На фестивале Кузьма Тарасофф был един в двух лицах: как делегат от общества духоборов и как аккредитованный журналист. Всего Канада послала в Москву более сотни делегатов, из них 13 духоборов, то есть ребят русского происхождения. Вот такое солидное представительство.
— Я жил в студенческом общежитии возле ВДНХ в довольно комфортных условиях — в двухместной комнате. На территории Всесоюзной выставки нам организовали бесплатное питание. Поездки по Московской области и даже по стране тоже оплачивала принимающая сторона. Я тогда неделю провел в Киеве. С огромным интересом побывал в Ясной Поляне, ведь Лев Толстой был и моим любимым писателем, и нашим духовным наставником. Посетил я и монастыри Загорска (ныне Сергиева Посада. — «Труд»). Возили нас в совхозы и колхозы — и это все было страшно интересно.
СССР тогда будто распахнул дверь настежь: смотрите, что представляет собой наша страна. Ведь вокруг нее было нагорожено столько неправды и нелепицы...
— В моей группе было трое русских: один из Западной Европы, другой из Австралии, а я из Канады. Нам заранее выдали расписание мероприятий на весь месяц, но мы были вправе от чего-то отказаться, а на что-то напроситься уже по ходу фестиваля. Конгрессы, концерты, встречи с молодыми советскими журналистами и учеными. Помню, какое яркое впечатление произвел на меня футбольный матч в переполненных 100-тысячных новеньких «Лужниках». Я сам успешно выступал за бейсбольные команды и неплохо разбирался в хоккее. Но европейский футбол-соккер впервые мне был явлен именно во время фестиваля. Надо ли говорить, что я всей душой болел за советскую команду.
Мой собеседник вовсе не в плену сплошных восторгов.
— Конечно, мы видели, что простые люди живут трудно и довольно бедно. У них не было того, что доступно канадцу: личные авто, бытовая аппаратура. Даже туалеты с унитазами встречались не везде. Но я понимал, что Советский Союз не так давно перенес самую кровопролитную и разрушительную войну. Везде бросались в глаза крупные новостройки. Нельзя было не заметить, что жизнь налаживается, что народ избавляется от угрюмости и страха, который довлел над ним в сталинскую эпоху. Это было видно даже со стороны.
Тарасофф имеет возможность сравнить — и эти параллели интересны.
— Мне кажется, тогда, в 1957 году, советские люди смотрели на свое будущее куда оптимистичнее, чем позже, в 1970-1980-х, когда бытовые условия у большинства русских заметно улучшились, но возникло недоверие ко всему на свете, царили ирония и даже цинизм. Так что в духовном плане обстановка в СССР в 1957 году мне показалась лучше, чем она стала 20-30 лет спустя.
Что еще?
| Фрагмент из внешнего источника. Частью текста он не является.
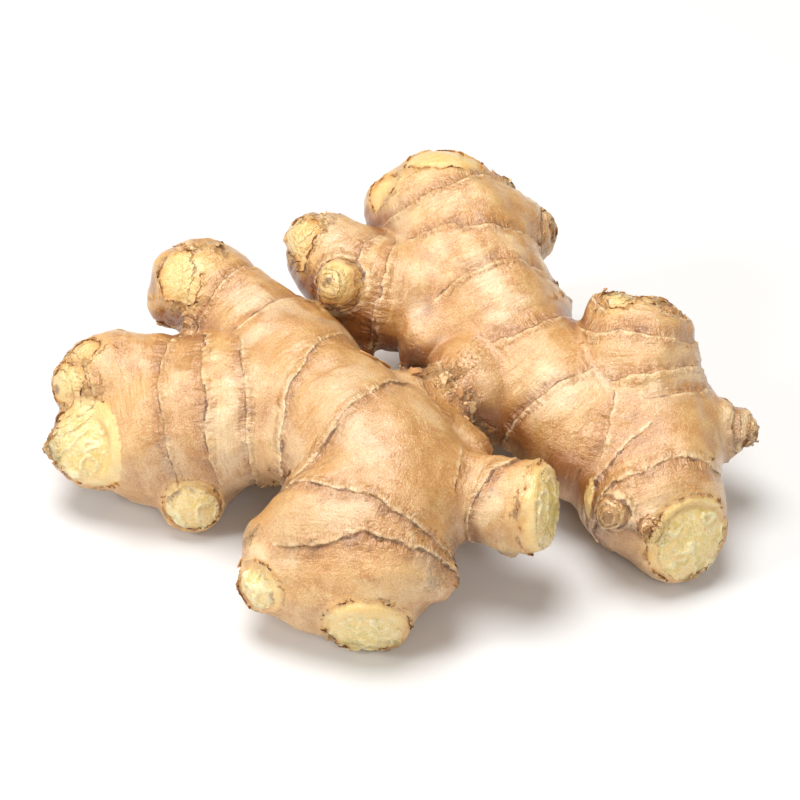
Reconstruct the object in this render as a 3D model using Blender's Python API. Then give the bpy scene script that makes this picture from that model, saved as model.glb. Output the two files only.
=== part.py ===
"""A ginger root: one knobbly rhizome lying on a table.

The body is one solid. Each lobe is a chain of overlapping balls along a smooth spine, and all the
balls are fused into one skin. The seven broken ends and the five resting patches are flat.
"""

import bmesh
import bpy
import numpy as np
from mathutils import Matrix, Vector

MM = 0.001

# Lobes, in millimetres: (x, y, z, radius) from where a lobe starts inside the body to the last ball
# at its tip. X runs along the root, Y to its back and Z up from the table.
LOBES = {
    # The left hand: a thick trunk that comes down to the table at the front.
    "left_trunk": [
        (-27.5, 4.5, 29, 14), (-15, -16.5, 26, 17.5), (-3.5, -32, 24, 18), (-6, -46, 18, 17.6),
        (-7.3, -53, 13.6, 14), (-7.2, -59.6, 9.4, 9.8),
    ],
    "trunk_front_side": [(-15.5, -43, 22, 13.5), (-17, -51, 13.2, 13.1)],
    "raised_finger": [(-23.5, 1, 28, 14.5), (-36.5, 15.5, 32, 12.5), (-45.5, 23, 35, 11.6), (-49.5, 25, 37, 10)],
    "raised_finger_crown": [(-44.5, 26, 37, 8), (-46, 26.3, 40.6, 6.3)],
    "raised_finger_face": [(-50.5, 22.5, 36, 9), (-54.3, 22.2, 33, 6.6)],
    "raised_finger_eye": [(-47.5, 14.5, 34, 4), (-49.4, 12, 33.9, 2.4)],
    "left_finger": [
        (-23, -10.5, 25, 15.5), (-40, -7.5, 22, 17.5), (-54.5, -7.5, 17, 17.4), (-66, -10, 16, 11.6),
        (-71.8, -10, 15.6, 10.6),
    ],
    "left_finger_back": [(-47, -2.5, 24, 14), (-60, 0.5, 25, 12), (-69.5, 1.5, 25.6, 11), (-74.2, 0.6, 24.6, 8.6)],
    "left_finger_bud": [(-76, -10, 16.5, 5), (-81, -12.5, 16, 2.5)],
    "left_stub": [(-45.5, -13, 17, 11), (-47, -16.5, 11.5, 9.5), (-48, -20.2, 8.5, 8.6)],
    "front_shoulder": [(-17.5, -45, 24, 9), (-29.5, -46, 20, 4.5)],
    "front_side_stub": [(-15.5, -42, 21, 12), (-24, -47, 17, 9.2), (-28.9, -53.9, 13.2, 6.6)],
    "front_right_knob": [(0.5, -51.5, 18, 11), (8, -54.5, 15.5, 5.2)],
    "crook_knob": [(-15.5, -36.5, 22, 6.5), (-22.5, -31, 20, 3)],
    "middle_finger": [(3.5, -35.5, 24, 11.5), (15.5, -37, 23, 10), (23.5, -39.5, 24, 10.3), (29.2, -41.2, 24.6, 10.2)],
    "middle_finger_nub": [(22.5, -38.5, 18, 6.5), (24.5, -41, 12, 2)],
    "trunk_back_knob": [(-13, 10, 20, 7), (-10.5, 14, 19.5, 4.5), (-8.5, 16.8, 19.5, 2.2)],
    # The bridge that joins the two hands.
    "bridge": [(0, -11.5, 24, 11.5), (9, -8, 25, 9.5), (17, -2, 26, 11.5)],
    "bridge_front": [(4.5, -19.5, 25, 10.5), (16, -23.5, 25, 6)],
    "bridge_knob": [(0, 0.5, 20, 7), (1, 5.5, 19.3, 4.8), (1, 8.5, 19, 3)],
    # The right hand: the longest finger rises to the back, and its root comes down at the right.
    "right_trunk": [
        (58, -15, 18, 16), (44.5, -12.5, 19, 15.5), (35.5, -1, 23, 16), (26, 11.5, 28, 15.8),
        (19.1, 26.5, 33, 17.2), (14, 39.5, 38, 17.6), (10.3, 47, 41.6, 15.5),
    ],
    "trunk_underside": [(24, 22.5, 30, 14.5), (11.5, 16.5, 30, 11)],
    "trunk_bulge": [(37.5, -5.5, 22, 11.5), (28.5, -6, 20, 9), (25.5, -8.5, 18, 5)],
    "long_finger_ear": [(10, 43.5, 40, 12.5), (1.2, 48.7, 41.7, 9.2), (-1.2, 47, 40.6, 7.3)],
    "long_finger_side": [(22, 43, 36, 14), (32, 46.5, 36, 7.5)],
    "long_finger_bud": [(19.5, 46.5, 41, 9.3), (26.5, 51, 46, 2)],
    "trunk_side_bud": [(34.5, 17.5, 31, 7), (39.5, 22.5, 32, 2)],
    "branch_finger": [(12, 24, 32, 13.5), (-3.5, 25, 33, 13.5), (-11.5, 29.5, 35, 12.4), (-17, 34.5, 37.5, 10.5)],
    "branch_finger_tip": [(-17, 33, 37, 9.5), (-21.4, 37.2, 38.9, 7.4)],
    "branch_finger_eye": [(-12, 23, 37.5, 8), (-14.2, 18.8, 40.8, 6)],
    "branch_root_nub": [(6, 11.5, 31, 7), (1.5, 9.5, 27, 2.5)],
    "back_finger": [(58, -8.5, 20, 15.5), (56, -1, 29, 14.5), (56.5, 3, 34, 12.3)],
    "back_finger_left": [(52.5, 3.5, 33, 11), (50, 8.5, 38.8, 7)],
    "back_finger_right": [(59, 2.5, 33, 10), (60.6, 4.6, 34.2, 6)],
    "right_bud": [(66.5, -8.5, 18, 10.5), (74.5, -9.5, 19.3, 7.8), (79, -10.6, 20.2, 4.8)],
    "right_front_lobe": [(54.5, -12.5, 19, 15.5), (59, -27, 14.8, 15), (62, -34.5, 10.6, 11.9)],
    "right_front_side": [(54.5, -28.5, 14.5, 13.4), (53, -28.5, 11.4, 10.8)],
    "right_front_eye": [(49.5, -35.5, 18.5, 6), (47.2, -39.6, 20.4, 3.8)],
    "right_front_small_eye": [(56.5, -38, 17, 5), (55.6, -41.8, 18.8, 3.2)],
    # The lobe that carries the long finger, hidden from the front.
    "rear_foot": [(26.5, 22.5, 24, 12), (27, 34, 18, 13), (27.5, 44.5, 14, 13.4), (26, 54.5, 11.4, 12.2)],
    "rear_foot_knob": [(29, 41, 14, 11), (35, 42.5, 12, 6)],
    "rear_foot_side": [(25, 49, 13, 11), (15.5, 53.5, 11, 7), (13, 54.5, 10.5, 5)],
    # Small knobs under the root.
    "trunk_under_knob": [(-14, -22, 16, 10), (-15, -23, 7, 5)],
    "long_finger_under_knob": [(13, 40, 30, 12), (9, 41, 21, 6.5)],
    "right_trunk_under_knob": [(46, -10, 14, 11), (44, -4, 6.5, 5)],
}

# Broken ends: the way each flat face looks, and how far it lies from the centre of the lobe's last ball.
BROKEN_ENDS = {
    "left_finger": ((-0.38, -0.78, 0.5), 7.8),
    "left_stub": ((0, -1, 0.15), 6.2),
    "left_trunk": ((-0.05, -0.95, -0.3), 5.8),
    "front_side_stub": ((-0.5, -0.75, 0.3), 4.9),
    "middle_finger": ((0.95, -0.27, 0.15), 4.3),
    "right_front_lobe": ((0.46, -0.85, 0.27), 8.3),
    "rear_foot": ((-0.25, 0.95, 0.15), 10.6),
}

BALL_STEP = 1.5  # the gap between two balls of a lobe
VOXEL = 0.8  # the grain at which the balls are fused
CREASE_ROUNDING = 7  # smoothing passes over the creases between lobes
SKIN_SHARE = 0.046  # the share of the fused skin's triangles that the solid keeps
CUT_DEPTH = 6.0
TABLE_CUT = (200.0, 200.0, 20.0)

SKIN_COLOUR = (0.72, 0.46, 0.24, 1)


def clear_scene():
    for obj in list(bpy.data.objects):
        bpy.data.objects.remove(obj)


def point_on_spine(before, start, end, after, t):
    """The Catmull-Rom curve from start to end, for t from 0 to 1."""
    return 0.5 * (
        2 * start
        + (end - before) * t
        + (2 * before - 5 * start + 4 * end - after) * t**2
        + (3 * start - before - 3 * end + after) * t**3
    )


def balls_of(stations):
    """The balls of a lobe, BALL_STEP apart, as (centre, radius)."""
    knots = [Vector(s) for s in stations]
    knots = [2 * knots[0] - knots[1], *knots, 2 * knots[-1] - knots[-2]]
    balls = []
    for before, start, end, after in zip(knots, knots[1:], knots[2:], knots[3:]):
        count = max(2, round((end - start).length / BALL_STEP))
        balls += [point_on_spine(before, start, end, after, i / count) for i in range(count)]
    balls.append(knots[-2])
    return [(ball.xyz, ball.w) for ball in balls]


def add_object(name, mesh):
    obj = bpy.data.objects.new(name, mesh)
    bpy.context.scene.collection.objects.link(obj)
    return obj


def unit_ball():
    """The points and faces of a ball of radius 1."""
    bm = bmesh.new()
    bmesh.ops.create_icosphere(bm, subdivisions=3, radius=1)
    points = np.array([vert.co for vert in bm.verts])
    faces = np.array([[vert.index for vert in face.verts] for face in bm.faces])
    bm.free()
    return points, faces


def make_lobes():
    """All the lobes as overlapping balls, in one mesh."""
    points, faces = unit_ball()
    balls = [ball for stations in LOBES.values() for ball in balls_of(stations)]
    all_points = [(points * radius + centre) * MM for centre, radius in balls]
    all_faces = [faces + index * len(points) for index in range(len(balls))]
    mesh = bpy.data.meshes.new("ginger_root")
    mesh.from_pydata(np.concatenate(all_points), [], np.concatenate(all_faces))
    return add_object("ginger_root", mesh)


def make_cutters():
    """A disc past each broken end and a slab under the table's top, in one mesh."""
    bm = bmesh.new()
    for lobe, (facing, reach) in BROKEN_ENDS.items():
        centre, radius = Vector(LOBES[lobe][-1][:3]), LOBES[lobe][-1][3]
        normal = Vector(facing).normalized()
        turn = normal.to_track_quat("Z", "Y").to_matrix().to_4x4()
        middle = centre + normal * (reach + CUT_DEPTH / 2)
        bmesh.ops.create_cone(
            bm, cap_ends=True, segments=24, radius1=radius * MM, radius2=radius * MM,
            depth=CUT_DEPTH * MM, matrix=Matrix.Translation(middle * MM) @ turn,
        )
    slab = Matrix.Diagonal((*(side * MM for side in TABLE_CUT), 1))
    under = Matrix.Translation((0, 0, -TABLE_CUT[2] / 2 * MM))
    bmesh.ops.create_cube(bm, size=1, matrix=under @ slab)
    mesh = bpy.data.meshes.new("cutters")
    bm.to_mesh(mesh)
    bm.free()
    cutters = add_object("cutters", mesh)
    cutters.hide_render = True
    cutters.display_type = "WIRE"
    return cutters


def fuse(body, cutters):
    """One skin over all the balls, with soft creases, fewer triangles and the flat faces cut."""
    remesh = body.modifiers.new("fuse", "REMESH")
    remesh.mode = "VOXEL"
    remesh.voxel_size = VOXEL * MM
    remesh.use_smooth_shade = True
    smooth = body.modifiers.new("round_creases", "SMOOTH")
    smooth.iterations = CREASE_ROUNDING
    thin = body.modifiers.new("fewer_triangles", "DECIMATE")
    thin.ratio = SKIN_SHARE
    cut = body.modifiers.new("flat_faces", "BOOLEAN")
    cut.operation = "DIFFERENCE"
    cut.object = cutters
    cut.solver = "EXACT"
    cut.use_self = True  # the lowest disc dips into the slab


def skin_material():
    material = bpy.data.materials.new("ginger_skin")
    material.use_nodes = True
    shader = material.node_tree.nodes["Principled BSDF"]
    shader.inputs["Base Color"].default_value = SKIN_COLOUR
    shader.inputs["Roughness"].default_value = 0.55
    shader.inputs["Metallic"].default_value = 0
    return material


def main():
    clear_scene()
    body = make_lobes()
    fuse(body, make_cutters())
    body.data.materials.append(skin_material())


main()
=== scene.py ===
"""The looks of a ginger root: its ringed papery skin, bare flesh, broken ends, eyes and dry scales.

All lengths in the tables are millimetres. The lobes are the ones that the solid is made of.
"""

import math

import bmesh
import bpy
import numpy as np
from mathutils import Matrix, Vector

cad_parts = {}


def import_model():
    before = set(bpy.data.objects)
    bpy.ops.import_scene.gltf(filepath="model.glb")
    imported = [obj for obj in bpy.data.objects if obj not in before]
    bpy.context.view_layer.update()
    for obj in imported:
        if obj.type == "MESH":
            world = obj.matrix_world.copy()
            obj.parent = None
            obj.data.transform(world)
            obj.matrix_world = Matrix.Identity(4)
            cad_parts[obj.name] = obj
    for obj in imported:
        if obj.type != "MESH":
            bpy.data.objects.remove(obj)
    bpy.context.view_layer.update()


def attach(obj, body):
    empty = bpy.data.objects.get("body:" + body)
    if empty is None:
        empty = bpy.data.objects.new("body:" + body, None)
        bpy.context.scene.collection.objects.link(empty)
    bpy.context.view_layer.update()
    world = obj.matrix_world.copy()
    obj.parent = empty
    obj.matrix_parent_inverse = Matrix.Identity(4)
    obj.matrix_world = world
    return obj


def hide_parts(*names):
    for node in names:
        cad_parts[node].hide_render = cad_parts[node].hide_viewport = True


MM = 0.001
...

В 1957-м, по ощущениям моего собеседника, он не чувствовал того настороженного отношения к иностранцам, которое замечал в нашей стране потом. А ведь на том фестивале москвичи вообще впервые в жизни увидели иностранцев.
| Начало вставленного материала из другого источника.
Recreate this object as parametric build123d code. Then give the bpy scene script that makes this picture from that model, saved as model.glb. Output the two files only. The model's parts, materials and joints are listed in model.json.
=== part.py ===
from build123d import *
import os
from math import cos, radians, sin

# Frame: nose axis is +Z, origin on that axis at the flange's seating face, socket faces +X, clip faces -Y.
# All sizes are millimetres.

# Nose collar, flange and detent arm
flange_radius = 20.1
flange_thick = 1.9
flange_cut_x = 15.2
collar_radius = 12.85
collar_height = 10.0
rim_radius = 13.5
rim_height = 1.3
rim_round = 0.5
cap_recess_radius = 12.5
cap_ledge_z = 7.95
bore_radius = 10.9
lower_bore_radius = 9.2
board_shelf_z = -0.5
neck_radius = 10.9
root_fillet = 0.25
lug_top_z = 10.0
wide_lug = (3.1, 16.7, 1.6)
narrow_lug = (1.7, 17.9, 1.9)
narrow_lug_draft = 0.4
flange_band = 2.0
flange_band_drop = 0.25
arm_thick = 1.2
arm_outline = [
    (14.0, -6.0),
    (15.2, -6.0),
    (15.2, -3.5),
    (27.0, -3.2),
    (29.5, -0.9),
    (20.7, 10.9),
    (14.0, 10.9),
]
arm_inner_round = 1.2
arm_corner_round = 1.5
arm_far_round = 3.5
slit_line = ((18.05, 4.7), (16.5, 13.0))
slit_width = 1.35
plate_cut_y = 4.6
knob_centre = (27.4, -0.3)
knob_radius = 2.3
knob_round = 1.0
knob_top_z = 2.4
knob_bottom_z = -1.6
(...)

— Мы, духоборы, всегда стремимся наводить мосты между людьми, и такое отношение меня тронуло. Все рассказы о «фестивальных детях» разных цветов кожи, родившихся в Москве, я услышал лишь много лет спустя. Лично я во время фестиваля любовных приключений не искал — у меня в Канаде осталась любимая девушка, и я скучал по ней. Кроме того, многие организаторы фестиваля и простые советские люди не воспринимали меня как иностранца. Я уверенно владел русским, акцент в моей речи был не сильнее, чем у жителей Прибалтики или Кавказа. В какой-то мере русские интеллигенты тогда идеализировали жизнь на Западе. У меня как у духобора даже дискуссии со священниками в Загорске были более жаркими, чем с советскими журналистами и учеными.
По убеждению Тарасоффа, большинство тех 34 тысяч молодых людей из 131 страны, которые провели август 1957 года в Москве, в той или иной мере научились с уважением относиться к людям с другими цветом кожи, воспитанием и традициями. Те из них, кто спустя 10-20 лет пришел на важные посты у себя на родине, в большей мере были готовы на взаимопонимание с представителями стран с другим социальным, политическим и экономическим строем.
— Московский фестиваль был единственный в моей жизни. Но в дальнейшем я постоянно общался с квакерами, которые ездили на все последующие фестивали молодежи и студентов. Они подробно рассказывали о своих впечатлениях, об ожесточенных дискуссиях, которые вели с представителями разных молодежных организаций. А я им всегда отвечал так: у нас в Москве в 1957-м споры были, но разногласий в главном не было. Мы все хотели мира, потому что хотели жить.